## Entries provided:
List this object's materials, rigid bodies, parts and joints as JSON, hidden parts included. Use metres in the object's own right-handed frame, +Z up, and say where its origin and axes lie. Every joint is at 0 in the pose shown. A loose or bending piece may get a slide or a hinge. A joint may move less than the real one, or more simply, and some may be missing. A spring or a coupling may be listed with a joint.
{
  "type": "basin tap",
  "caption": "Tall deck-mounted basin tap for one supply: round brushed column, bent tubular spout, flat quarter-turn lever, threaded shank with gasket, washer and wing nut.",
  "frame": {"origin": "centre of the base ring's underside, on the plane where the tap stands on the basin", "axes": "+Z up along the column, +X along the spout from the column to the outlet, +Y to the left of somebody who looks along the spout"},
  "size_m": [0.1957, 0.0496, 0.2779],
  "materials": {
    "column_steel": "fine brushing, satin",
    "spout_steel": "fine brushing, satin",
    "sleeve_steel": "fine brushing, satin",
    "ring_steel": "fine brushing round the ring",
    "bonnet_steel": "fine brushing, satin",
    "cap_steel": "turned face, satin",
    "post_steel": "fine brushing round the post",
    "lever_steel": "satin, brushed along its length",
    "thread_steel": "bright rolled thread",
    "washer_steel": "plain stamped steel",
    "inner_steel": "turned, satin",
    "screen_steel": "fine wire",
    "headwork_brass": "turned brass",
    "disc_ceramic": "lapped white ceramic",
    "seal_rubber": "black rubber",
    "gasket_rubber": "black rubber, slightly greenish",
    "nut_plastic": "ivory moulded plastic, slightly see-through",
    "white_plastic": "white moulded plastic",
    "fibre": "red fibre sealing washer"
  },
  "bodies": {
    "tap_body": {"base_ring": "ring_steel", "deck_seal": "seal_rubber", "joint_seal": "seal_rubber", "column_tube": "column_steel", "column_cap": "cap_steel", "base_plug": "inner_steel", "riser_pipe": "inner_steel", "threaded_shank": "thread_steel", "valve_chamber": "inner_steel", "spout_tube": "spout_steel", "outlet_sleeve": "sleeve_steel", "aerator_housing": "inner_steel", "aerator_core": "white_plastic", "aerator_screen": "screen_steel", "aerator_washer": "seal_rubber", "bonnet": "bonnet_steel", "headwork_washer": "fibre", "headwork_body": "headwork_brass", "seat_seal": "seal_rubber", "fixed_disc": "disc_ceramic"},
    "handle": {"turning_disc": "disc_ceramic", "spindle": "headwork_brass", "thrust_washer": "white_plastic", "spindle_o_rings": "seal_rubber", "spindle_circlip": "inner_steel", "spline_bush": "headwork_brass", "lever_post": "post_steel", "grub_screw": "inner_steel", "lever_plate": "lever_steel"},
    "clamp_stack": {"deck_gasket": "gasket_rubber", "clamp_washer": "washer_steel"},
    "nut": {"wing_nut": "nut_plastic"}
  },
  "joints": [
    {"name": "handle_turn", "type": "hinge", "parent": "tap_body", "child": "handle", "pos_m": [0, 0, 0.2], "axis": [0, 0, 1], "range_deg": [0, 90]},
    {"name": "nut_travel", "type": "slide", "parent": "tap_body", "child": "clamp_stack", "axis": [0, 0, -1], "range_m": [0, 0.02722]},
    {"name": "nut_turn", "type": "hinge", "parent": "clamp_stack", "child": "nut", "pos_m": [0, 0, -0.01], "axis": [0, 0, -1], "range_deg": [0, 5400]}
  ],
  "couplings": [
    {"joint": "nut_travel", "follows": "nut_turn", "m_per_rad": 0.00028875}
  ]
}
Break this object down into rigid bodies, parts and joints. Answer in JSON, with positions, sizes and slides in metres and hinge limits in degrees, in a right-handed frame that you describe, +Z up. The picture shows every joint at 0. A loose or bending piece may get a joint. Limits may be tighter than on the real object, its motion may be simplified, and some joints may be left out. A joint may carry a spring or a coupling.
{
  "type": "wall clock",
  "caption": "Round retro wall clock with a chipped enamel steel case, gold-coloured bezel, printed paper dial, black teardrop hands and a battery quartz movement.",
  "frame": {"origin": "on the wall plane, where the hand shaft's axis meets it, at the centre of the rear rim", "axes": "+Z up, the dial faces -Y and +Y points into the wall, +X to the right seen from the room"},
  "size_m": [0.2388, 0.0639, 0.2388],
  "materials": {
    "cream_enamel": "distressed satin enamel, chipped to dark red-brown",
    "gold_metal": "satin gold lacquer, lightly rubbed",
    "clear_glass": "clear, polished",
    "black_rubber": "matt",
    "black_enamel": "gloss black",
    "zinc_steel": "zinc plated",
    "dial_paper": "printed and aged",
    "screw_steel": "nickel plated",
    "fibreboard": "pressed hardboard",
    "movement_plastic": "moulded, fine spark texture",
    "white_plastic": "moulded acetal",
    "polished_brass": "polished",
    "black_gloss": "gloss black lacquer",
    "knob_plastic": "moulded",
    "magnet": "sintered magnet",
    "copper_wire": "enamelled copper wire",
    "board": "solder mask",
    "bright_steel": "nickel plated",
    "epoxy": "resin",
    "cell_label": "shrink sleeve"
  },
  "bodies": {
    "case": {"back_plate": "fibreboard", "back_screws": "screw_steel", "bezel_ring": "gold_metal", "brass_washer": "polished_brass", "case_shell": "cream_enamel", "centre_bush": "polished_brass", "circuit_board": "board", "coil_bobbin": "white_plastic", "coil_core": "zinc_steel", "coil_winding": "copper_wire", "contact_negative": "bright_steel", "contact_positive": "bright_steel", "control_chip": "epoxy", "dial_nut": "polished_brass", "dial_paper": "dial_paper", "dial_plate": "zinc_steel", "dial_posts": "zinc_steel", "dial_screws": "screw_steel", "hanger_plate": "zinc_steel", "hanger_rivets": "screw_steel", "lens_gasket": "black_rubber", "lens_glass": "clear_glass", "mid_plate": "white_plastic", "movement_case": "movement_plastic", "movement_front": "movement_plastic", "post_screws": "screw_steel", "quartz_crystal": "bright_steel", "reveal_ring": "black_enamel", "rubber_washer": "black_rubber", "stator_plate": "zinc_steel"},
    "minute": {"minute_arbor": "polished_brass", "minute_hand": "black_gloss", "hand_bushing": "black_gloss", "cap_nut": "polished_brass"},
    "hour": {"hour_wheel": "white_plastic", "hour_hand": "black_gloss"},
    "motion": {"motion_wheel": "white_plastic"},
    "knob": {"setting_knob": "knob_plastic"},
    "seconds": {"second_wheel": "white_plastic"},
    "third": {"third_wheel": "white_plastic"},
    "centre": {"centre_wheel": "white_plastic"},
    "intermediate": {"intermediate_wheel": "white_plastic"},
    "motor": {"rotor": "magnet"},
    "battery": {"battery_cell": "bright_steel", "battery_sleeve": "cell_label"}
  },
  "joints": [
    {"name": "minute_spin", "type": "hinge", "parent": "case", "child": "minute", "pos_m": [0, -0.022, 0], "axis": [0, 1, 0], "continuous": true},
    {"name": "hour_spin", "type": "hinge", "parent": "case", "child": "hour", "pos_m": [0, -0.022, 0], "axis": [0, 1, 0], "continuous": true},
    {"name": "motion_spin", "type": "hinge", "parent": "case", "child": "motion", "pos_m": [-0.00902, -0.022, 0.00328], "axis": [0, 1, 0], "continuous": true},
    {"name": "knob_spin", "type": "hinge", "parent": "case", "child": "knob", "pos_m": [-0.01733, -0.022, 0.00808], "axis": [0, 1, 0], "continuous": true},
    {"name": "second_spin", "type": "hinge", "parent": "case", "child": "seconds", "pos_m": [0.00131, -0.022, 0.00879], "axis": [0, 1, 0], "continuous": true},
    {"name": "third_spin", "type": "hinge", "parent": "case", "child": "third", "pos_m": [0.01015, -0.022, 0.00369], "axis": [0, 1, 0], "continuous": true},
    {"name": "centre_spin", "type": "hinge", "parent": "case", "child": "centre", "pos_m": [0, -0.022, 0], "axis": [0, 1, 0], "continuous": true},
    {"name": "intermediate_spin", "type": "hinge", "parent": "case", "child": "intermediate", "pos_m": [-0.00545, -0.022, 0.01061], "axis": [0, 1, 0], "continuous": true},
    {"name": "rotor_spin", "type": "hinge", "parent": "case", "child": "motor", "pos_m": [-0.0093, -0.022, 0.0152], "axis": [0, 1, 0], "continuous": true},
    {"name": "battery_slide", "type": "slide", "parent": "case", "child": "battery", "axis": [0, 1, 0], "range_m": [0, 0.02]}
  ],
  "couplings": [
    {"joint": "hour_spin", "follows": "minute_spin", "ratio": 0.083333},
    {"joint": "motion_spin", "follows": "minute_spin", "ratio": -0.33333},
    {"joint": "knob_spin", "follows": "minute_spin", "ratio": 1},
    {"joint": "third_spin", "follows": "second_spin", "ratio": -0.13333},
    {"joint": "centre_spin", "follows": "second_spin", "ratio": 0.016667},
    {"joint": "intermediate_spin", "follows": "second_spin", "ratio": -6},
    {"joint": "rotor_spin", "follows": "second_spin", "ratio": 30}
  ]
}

## What is required:
Go through the records and gather the lines that hold "where".

## Solution below:
List this object's materials, rigid bodies, parts and joints as JSON, hidden parts included. Use metres in the object's own right-handed frame, +Z up, and say where its origin and axes lie. Every joint is at 0 in the pose shown. A loose or bending piece may get a slide or a hinge. A joint may move less than the real one, or more simply, and some may be missing. A spring or a coupling may be listed with a joint.
  "frame": {"origin": "centre of the base ring's underside, on the plane where the tap stands on the basin", "axes": "+Z up along the column, +X along the spout from the column to the outlet, +Y to the left of somebody who looks along the spout"},
  "frame": {"origin": "on the wall plane, where the hand shaft's axis meets it, at the centre of the rear rim", "axes": "+Z up, the dial faces -Y and +Y points into the wall, +X to the right seen from the room"},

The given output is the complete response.